Last time we looked at a possible implementation for the Optional type in Objective-C; while the main point was to port to Objective-C a tool that’s frequently used in Swift, making use of the Optional class can be considered an application of a much more general concept: code reuse. In fact, Optional is not tied to a particular domain, and can be reused over and over again in multiple projects: that’s what actually happens in Swift. But, to think about it, that’s what happens for a wide range of classes in Objective-C, or types in Swift: for example, NSArray and Array are both constructs that expose a certain interface, have a certain implementation, and are reused multiple times within methods and functions. And again, NSArray and Array are not tied to a particular domain, and have two important properties:

  • they are generic, that is, they are not dependent on a particular subtype: an array of numbers and an array of strings will work in the exact same way when it comes to behavior that’s strictly associated to arrays, like counting elements, removing or adding an element, mapping, filtering, reducing et cetera;
  • they are composable, that is, they can be stacked on top of each other, and assembled with other more specific things, while keeping the same predictable behavior: an array of customers, each with their own array of purchased products, can be mapped to an array of arrays of products, that can be flattened into an array of products, that can be reduced into a number representing the total cost;

Array, like Optional, is a nice example of perfectly reusable code, but there are many more constructs that satisfy the aforementioned rules: genericity and composability.
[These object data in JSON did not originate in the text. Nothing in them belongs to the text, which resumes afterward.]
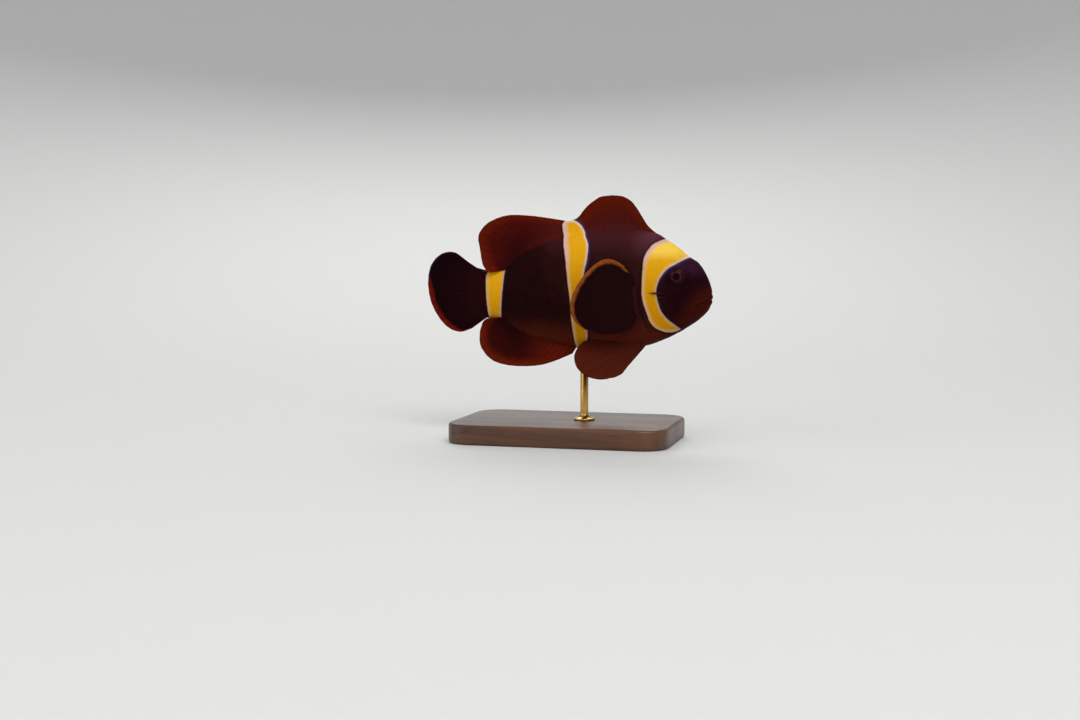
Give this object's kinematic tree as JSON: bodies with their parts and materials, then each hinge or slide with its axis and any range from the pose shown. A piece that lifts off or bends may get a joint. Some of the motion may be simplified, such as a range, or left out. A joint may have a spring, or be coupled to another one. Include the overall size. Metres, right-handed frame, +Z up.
{
  "type": "maroon clownfish",
  "caption": "Life-size model of a maroon clownfish with gold bands, swimming, held up by a brass rod on a flat wooden base.",
  "frame": {"origin": "centre of the underside of the stand's base", "axes": "+X towards the fish's snout, +Z up, +Y towards the fish's left side"},
  "size_m": [0.0902, 0.042, 0.0729],
  "materials": {
    "maroon_skin": "satin",
    "dark_fin": "satin",
    "rust_fin": "satin",
    "russet_fin": "satin",
    "cheek_spine": "satin",
    "eye": "wet gloss",
    "walnut": "satin",
    "brass": "satin"
  },
  "bodies": {
    "root": {"head": "maroon_skin", "gill_cover_right": "maroon_skin", "gill_cover_left": "maroon_skin", "trunk": "maroon_skin", "tail_stalk": "maroon_skin", "dorsal_fin_spiny": "rust_fin", "dorsal_fin_soft": "rust_fin", "anal_fin": "rust_fin", "tail_fin": "dark_fin", "pectoral_fin_right": "dark_fin", "pectoral_fin_left": "dark_fin", "pelvic_fin_right": "russet_fin", "pelvic_fin_left": "russet_fin", "eye_right": "eye", "eye_left": "eye", "cheek_spine_right": "cheek_spine", "cheek_spine_left": "cheek_spine", "stand_base": "walnut", "stand_rod": "brass"}
  },
  "joints": []
}
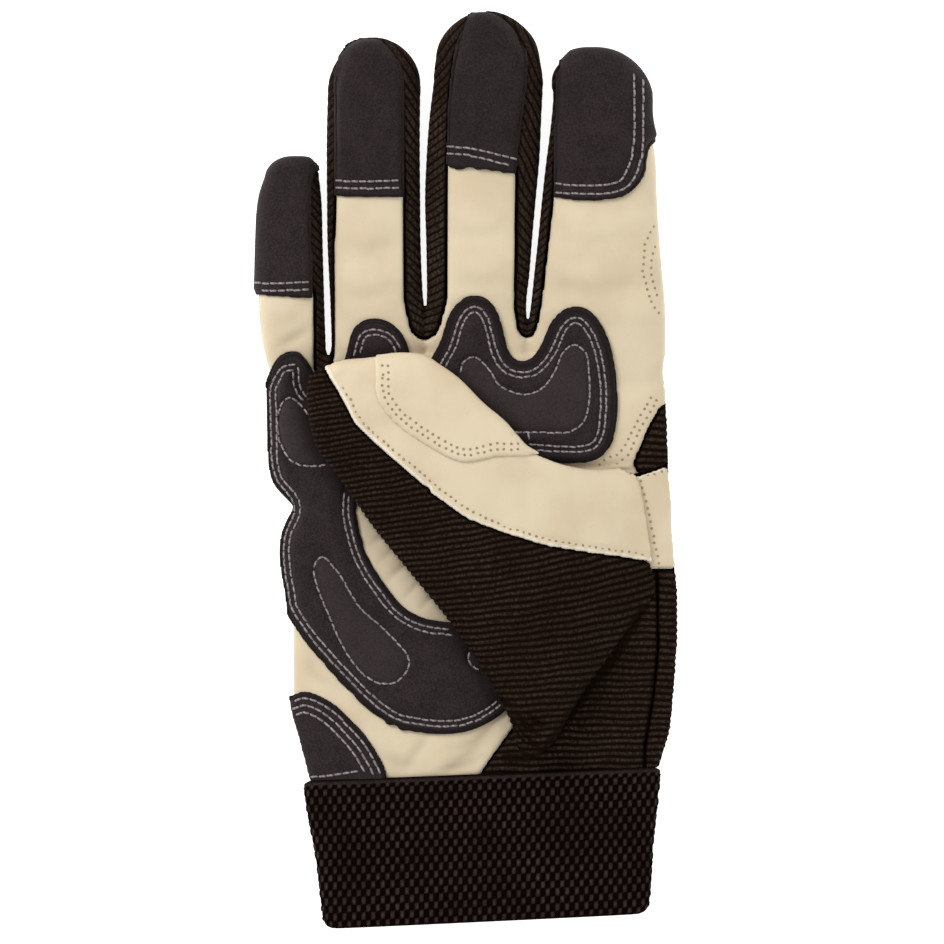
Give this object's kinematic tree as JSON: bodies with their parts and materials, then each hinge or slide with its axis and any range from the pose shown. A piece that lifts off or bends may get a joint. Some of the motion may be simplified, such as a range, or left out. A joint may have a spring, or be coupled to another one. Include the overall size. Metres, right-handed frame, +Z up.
{
  "type": "protective work glove",
  "caption": "Right-hand protective work glove lying palm up with the thumb folded over the palm: cream leather, rib-knit back, padded suede tips and palm pads, elastic cuff.",
  "frame": {"origin": "centre of the glove's footprint on the surface that it lies on", "axes": "+X towards the thumb side, +Y towards the fingertips, +Z up out of the palm"},
  "size_m": [0.114, 0.248, 0.0237],
  "materials": {
    "cream_leather": "smooth grain leather, soft sheen",
    "dark_suede": "napped synthetic suede, matt",
    "black_knit": "ribbed knit, matt",
    "cuff_elastic": "woven elastic with a raised pattern, low sheen"
  },
  "bodies": {
    "root": {"palm_leather": "cream_leather", "back_knit": "black_knit", "side_wall_little_ring": "black_knit", "side_wall_ring_middle": "black_knit", "side_wall_middle_index": "black_knit", "tip_cap_little": "dark_suede", "tip_cap_ring": "dark_suede", "tip_cap_middle": "dark_suede", "tip_cap_index": "dark_suede", "knuckle_pad": "dark_suede", "heel_pad": "dark_suede", "wrist_patch": "dark_suede", "thumb_leather": "cream_leather", "crotch_patch": "cream_leather", "thumb_knit": "black_knit", "wrist_knit": "black_knit", "side_gusset": "black_knit", "side_leather": "cream_leather", "side_knit": "black_knit", "cuff": "cuff_elastic"}
  },
  "joints": []
}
What doesn’t satisfy the rules is domain-specific objects, even when it seems like an object is sufficiently generic to be reused. A Customer class, for example, could seem a good candidate, but trying to reuse the same class in two different projects will result in bad news and headaches: either we’ll need to specialize the class for each project, making the two diverge, or we’ll need to add levels of indirection, because we’re forcing an object into a project it doesn’t belong to.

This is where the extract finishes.